**What this task involves**.
Type every record exactly as it appears.

A run of records
------------------------------------------------
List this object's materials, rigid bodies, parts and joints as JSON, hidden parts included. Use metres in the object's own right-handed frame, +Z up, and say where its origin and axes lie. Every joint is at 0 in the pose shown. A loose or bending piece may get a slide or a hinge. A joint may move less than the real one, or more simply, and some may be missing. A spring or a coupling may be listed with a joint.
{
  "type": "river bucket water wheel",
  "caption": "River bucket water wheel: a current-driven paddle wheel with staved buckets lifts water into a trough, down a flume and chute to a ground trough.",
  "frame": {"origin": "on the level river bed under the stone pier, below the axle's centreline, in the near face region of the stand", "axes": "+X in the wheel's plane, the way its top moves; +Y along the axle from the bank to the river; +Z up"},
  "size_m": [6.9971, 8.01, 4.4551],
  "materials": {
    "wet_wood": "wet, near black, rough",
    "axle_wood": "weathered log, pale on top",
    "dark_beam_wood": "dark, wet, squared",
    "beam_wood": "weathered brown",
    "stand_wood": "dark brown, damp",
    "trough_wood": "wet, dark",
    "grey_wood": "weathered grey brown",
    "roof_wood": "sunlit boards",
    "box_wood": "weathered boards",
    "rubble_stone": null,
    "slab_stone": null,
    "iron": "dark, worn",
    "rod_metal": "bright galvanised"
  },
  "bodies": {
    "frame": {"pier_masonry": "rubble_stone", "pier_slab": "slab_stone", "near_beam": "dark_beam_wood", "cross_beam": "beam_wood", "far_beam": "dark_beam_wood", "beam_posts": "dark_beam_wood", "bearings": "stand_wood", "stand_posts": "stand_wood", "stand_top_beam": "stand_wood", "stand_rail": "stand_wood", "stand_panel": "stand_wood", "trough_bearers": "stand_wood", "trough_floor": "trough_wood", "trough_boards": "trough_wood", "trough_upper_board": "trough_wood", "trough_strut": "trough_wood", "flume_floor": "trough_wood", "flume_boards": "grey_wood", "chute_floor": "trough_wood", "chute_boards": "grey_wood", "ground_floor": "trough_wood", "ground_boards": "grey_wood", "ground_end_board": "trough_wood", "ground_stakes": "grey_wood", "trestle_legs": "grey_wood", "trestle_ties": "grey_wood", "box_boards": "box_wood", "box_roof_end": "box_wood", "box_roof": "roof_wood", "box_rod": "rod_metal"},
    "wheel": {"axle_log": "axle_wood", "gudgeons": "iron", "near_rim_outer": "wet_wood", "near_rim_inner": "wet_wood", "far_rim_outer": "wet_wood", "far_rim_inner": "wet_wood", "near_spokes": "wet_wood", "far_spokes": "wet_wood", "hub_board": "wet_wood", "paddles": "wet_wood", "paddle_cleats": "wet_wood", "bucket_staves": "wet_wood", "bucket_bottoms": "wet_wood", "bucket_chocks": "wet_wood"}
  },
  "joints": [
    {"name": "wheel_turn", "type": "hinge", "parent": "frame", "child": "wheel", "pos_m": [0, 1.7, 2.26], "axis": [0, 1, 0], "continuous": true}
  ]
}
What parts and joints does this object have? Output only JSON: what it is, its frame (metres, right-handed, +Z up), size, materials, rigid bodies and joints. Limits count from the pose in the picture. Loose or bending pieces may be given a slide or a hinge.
------------------------------------------------
**Solved exercise**.
List this object's materials, rigid bodies, parts and joints as JSON, hidden parts included. Use metres in the object's own right-handed frame, +Z up, and say where its origin and axes lie. Every joint is at 0 in the pose shown. A loose or bending piece may get a slide or a hinge. A joint may move less than the real one, or more simply, and some may be missing. A spring or a coupling may be listed with a joint.
{
  "type": "river bucket water wheel",
  "caption": "River bucket water wheel: a current-driven paddle wheel with staved buckets lifts water into a trough, down a flume and chute to a ground trough.",
  "frame": {"origin": "on the level river bed under the stone pier, below the axle's centreline, in the near face region of the stand", "axes": "+X in the wheel's plane, the way its top moves; +Y along the axle from the bank to the river; +Z up"},
  "size_m": [6.9971, 8.01, 4.4551],
  "materials": {
    "wet_wood": "wet, near black, rough",
    "axle_wood": "weathered log, pale on top",
    "dark_beam_wood": "dark, wet, squared",
    "beam_wood": "weathered brown",
    "stand_wood": "dark brown, damp",
    "trough_wood": "wet, dark",
    "grey_wood": "weathered grey brown",
    "roof_wood": "sunlit boards",
    "box_wood": "weathered boards",
    "rubble_stone": null,
    "slab_stone": null,
    "iron": "dark, worn",
    "rod_metal": "bright galvanised"
  },
  "bodies": {
    "frame": {"pier_masonry": "rubble_stone", "pier_slab": "slab_stone", "near_beam": "dark_beam_wood", "cross_beam": "beam_wood", "far_beam": "dark_beam_wood", "beam_posts": "dark_beam_wood", "bearings": "stand_wood", "stand_posts": "stand_wood", "stand_top_beam": "stand_wood", "stand_rail": "stand_wood", "stand_panel": "stand_wood", "trough_bearers": "stand_wood", "trough_floor": "trough_wood", "trough_boards": "trough_wood", "trough_upper_board": "trough_wood", "trough_strut": "trough_wood", "flume_floor": "trough_wood", "flume_boards": "grey_wood", "chute_floor": "trough_wood", "chute_boards": "grey_wood", "ground_floor": "trough_wood", "ground_boards": "grey_wood", "ground_end_board": "trough_wood", "ground_stakes": "grey_wood", "trestle_legs": "grey_wood", "trestle_ties": "grey_wood", "box_boards": "box_wood", "box_roof_end": "box_wood", "box_roof": "roof_wood", "box_rod": "rod_metal"},
    "wheel": {"axle_log": "axle_wood", "gudgeons": "iron", "near_rim_outer": "wet_wood", "near_rim_inner": "wet_wood", "far_rim_outer": "wet_wood", "far_rim_inner": "wet_wood", "near_spokes": "wet_wood", "far_spokes": "wet_wood", "hub_board": "wet_wood", "paddles": "wet_wood", "paddle_cleats": "wet_wood", "bucket_staves": "wet_wood", "bucket_bottoms": "wet_wood", "bucket_chocks": "wet_wood"}
  },
  "joints": [
    {"name": "wheel_turn", "type": "hinge", "parent": "frame", "child": "wheel", "pos_m": [0, 1.7, 2.26], "axis": [0, 1, 0], "continuous": true}
  ]
}
What parts and joints does this object have? Output only JSON: what it is, its frame (metres, right-handed, +Z up), size, materials, rigid bodies and joints. Limits count from the pose in the picture. Loose or bending pieces may be given a slide or a hinge.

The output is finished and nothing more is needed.